◆ **What is expected**
Below this line is a set of entries; quote exactly the lines from the line that contains "obj.matrix_world = world" to the line that contains "SEAT_REACH = 2.0", both lines included.

-- begin Entries --

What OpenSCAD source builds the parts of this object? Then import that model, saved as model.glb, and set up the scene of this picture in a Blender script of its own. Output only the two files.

-- end Entries --
-- begin Entries --

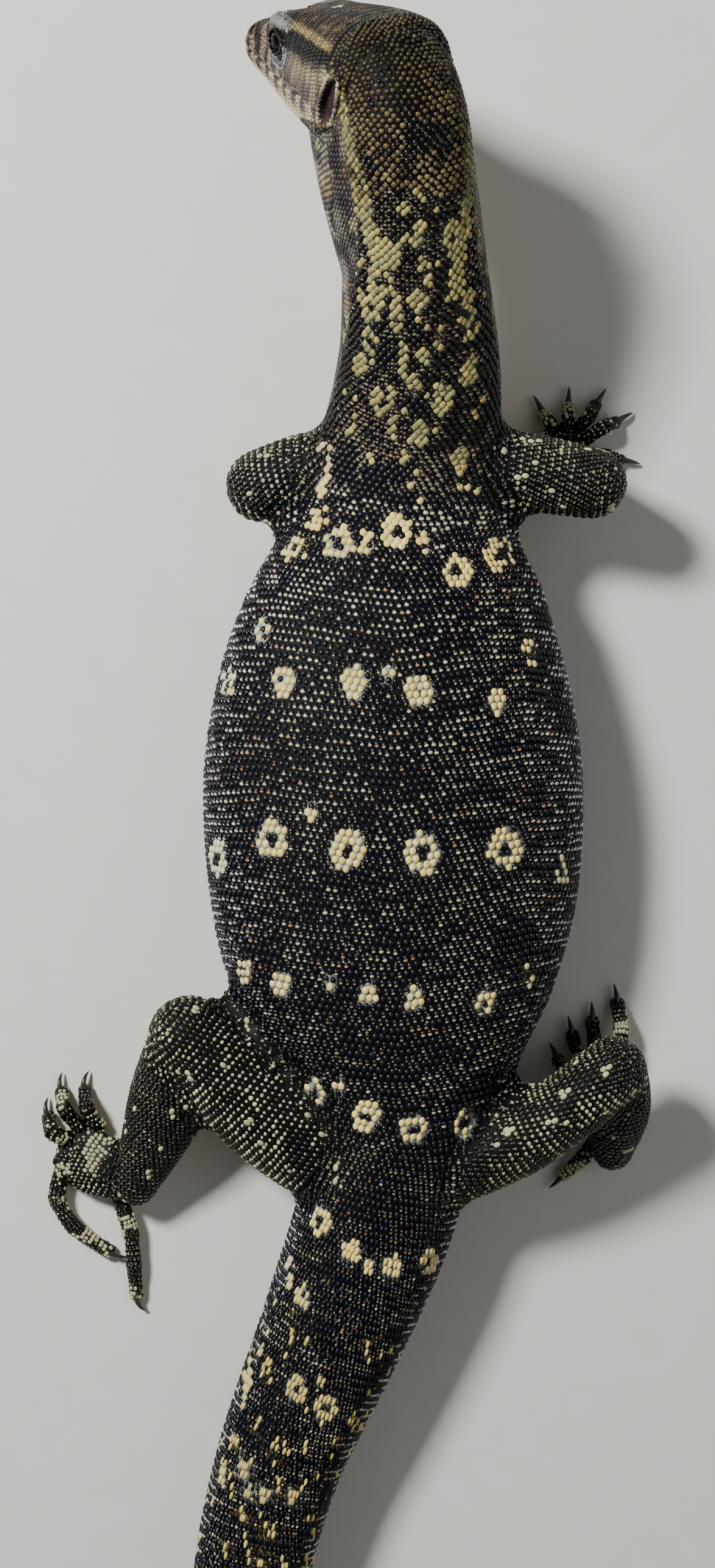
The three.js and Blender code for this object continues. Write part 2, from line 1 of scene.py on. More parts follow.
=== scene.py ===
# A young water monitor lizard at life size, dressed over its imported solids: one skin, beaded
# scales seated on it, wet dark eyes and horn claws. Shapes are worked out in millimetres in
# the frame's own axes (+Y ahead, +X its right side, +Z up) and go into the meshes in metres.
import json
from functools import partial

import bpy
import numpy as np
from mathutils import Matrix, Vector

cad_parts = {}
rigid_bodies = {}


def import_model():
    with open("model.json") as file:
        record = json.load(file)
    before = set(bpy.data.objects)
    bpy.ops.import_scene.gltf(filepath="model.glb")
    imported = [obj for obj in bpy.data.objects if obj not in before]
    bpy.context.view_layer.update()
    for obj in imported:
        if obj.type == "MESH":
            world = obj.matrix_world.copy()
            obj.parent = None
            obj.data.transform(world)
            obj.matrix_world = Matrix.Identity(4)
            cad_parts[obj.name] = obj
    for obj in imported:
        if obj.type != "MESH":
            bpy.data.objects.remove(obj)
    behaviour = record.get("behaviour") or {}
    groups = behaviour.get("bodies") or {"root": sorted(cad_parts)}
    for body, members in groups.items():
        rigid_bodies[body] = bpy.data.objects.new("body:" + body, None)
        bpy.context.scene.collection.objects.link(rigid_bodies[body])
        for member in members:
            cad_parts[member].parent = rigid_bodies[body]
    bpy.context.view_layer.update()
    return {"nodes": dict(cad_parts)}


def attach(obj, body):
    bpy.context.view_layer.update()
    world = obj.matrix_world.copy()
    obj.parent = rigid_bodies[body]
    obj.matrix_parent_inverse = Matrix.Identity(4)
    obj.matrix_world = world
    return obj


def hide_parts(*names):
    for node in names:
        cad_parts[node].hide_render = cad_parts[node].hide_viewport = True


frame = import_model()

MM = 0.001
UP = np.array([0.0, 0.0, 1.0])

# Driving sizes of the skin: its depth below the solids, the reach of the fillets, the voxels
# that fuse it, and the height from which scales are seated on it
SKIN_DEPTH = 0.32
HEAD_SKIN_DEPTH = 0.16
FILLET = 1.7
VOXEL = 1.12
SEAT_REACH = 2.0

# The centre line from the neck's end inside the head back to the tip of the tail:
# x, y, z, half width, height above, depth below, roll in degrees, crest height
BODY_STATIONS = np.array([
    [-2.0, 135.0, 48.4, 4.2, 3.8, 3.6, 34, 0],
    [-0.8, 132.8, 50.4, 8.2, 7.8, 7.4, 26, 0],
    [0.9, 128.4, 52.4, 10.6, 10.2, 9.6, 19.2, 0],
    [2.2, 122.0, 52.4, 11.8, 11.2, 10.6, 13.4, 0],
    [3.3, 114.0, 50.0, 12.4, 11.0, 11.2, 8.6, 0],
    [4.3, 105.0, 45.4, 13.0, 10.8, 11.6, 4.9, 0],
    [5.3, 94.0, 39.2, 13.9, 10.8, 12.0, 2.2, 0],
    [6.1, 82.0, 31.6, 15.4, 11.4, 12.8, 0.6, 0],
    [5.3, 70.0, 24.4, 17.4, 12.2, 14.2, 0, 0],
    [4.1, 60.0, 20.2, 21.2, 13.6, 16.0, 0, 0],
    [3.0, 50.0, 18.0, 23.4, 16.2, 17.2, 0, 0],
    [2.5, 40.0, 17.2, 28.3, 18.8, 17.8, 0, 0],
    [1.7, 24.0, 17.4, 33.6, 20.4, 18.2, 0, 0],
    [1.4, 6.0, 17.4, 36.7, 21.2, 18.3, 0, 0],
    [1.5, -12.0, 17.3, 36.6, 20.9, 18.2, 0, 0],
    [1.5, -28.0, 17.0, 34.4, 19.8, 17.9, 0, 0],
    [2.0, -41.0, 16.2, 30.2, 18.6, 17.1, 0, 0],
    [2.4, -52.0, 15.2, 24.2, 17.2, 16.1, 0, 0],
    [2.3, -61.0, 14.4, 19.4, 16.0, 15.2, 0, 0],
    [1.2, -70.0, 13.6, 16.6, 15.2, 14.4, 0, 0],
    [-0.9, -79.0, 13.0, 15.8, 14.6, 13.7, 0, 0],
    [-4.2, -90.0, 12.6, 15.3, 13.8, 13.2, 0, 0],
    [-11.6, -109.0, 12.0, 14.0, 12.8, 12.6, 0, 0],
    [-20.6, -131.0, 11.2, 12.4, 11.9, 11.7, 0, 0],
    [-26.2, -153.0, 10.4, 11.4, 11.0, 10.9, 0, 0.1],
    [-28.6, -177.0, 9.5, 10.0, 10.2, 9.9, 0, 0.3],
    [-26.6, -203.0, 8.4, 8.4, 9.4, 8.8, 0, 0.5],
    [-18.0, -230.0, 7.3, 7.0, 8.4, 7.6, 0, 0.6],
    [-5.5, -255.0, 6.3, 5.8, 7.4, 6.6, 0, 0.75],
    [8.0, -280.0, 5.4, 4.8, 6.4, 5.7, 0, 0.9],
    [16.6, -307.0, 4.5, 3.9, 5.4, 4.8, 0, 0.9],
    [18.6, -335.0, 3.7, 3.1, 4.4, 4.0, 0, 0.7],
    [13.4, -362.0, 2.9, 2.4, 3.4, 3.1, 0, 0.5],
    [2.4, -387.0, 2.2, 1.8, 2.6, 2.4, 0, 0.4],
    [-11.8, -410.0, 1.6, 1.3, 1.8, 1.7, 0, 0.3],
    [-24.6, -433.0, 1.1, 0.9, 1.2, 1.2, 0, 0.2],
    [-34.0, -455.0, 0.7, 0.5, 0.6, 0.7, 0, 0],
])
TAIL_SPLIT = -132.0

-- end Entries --

◆ **Task output**
    obj.matrix_world = world
    return obj


def hide_parts(*names):
    for node in names:
        cad_parts[node].hide_render = cad_parts[node].hide_viewport = True


frame = import_model()

MM = 0.001
UP = np.array([0.0, 0.0, 1.0])

# Driving sizes of the skin: its depth below the solids, the reach of the fillets, the voxels
# that fuse it, and the height from which scales are seated on it
SKIN_DEPTH = 0.32
HEAD_SKIN_DEPTH = 0.16
FILLET = 1.7
VOXEL = 1.12
SEAT_REACH = 2.0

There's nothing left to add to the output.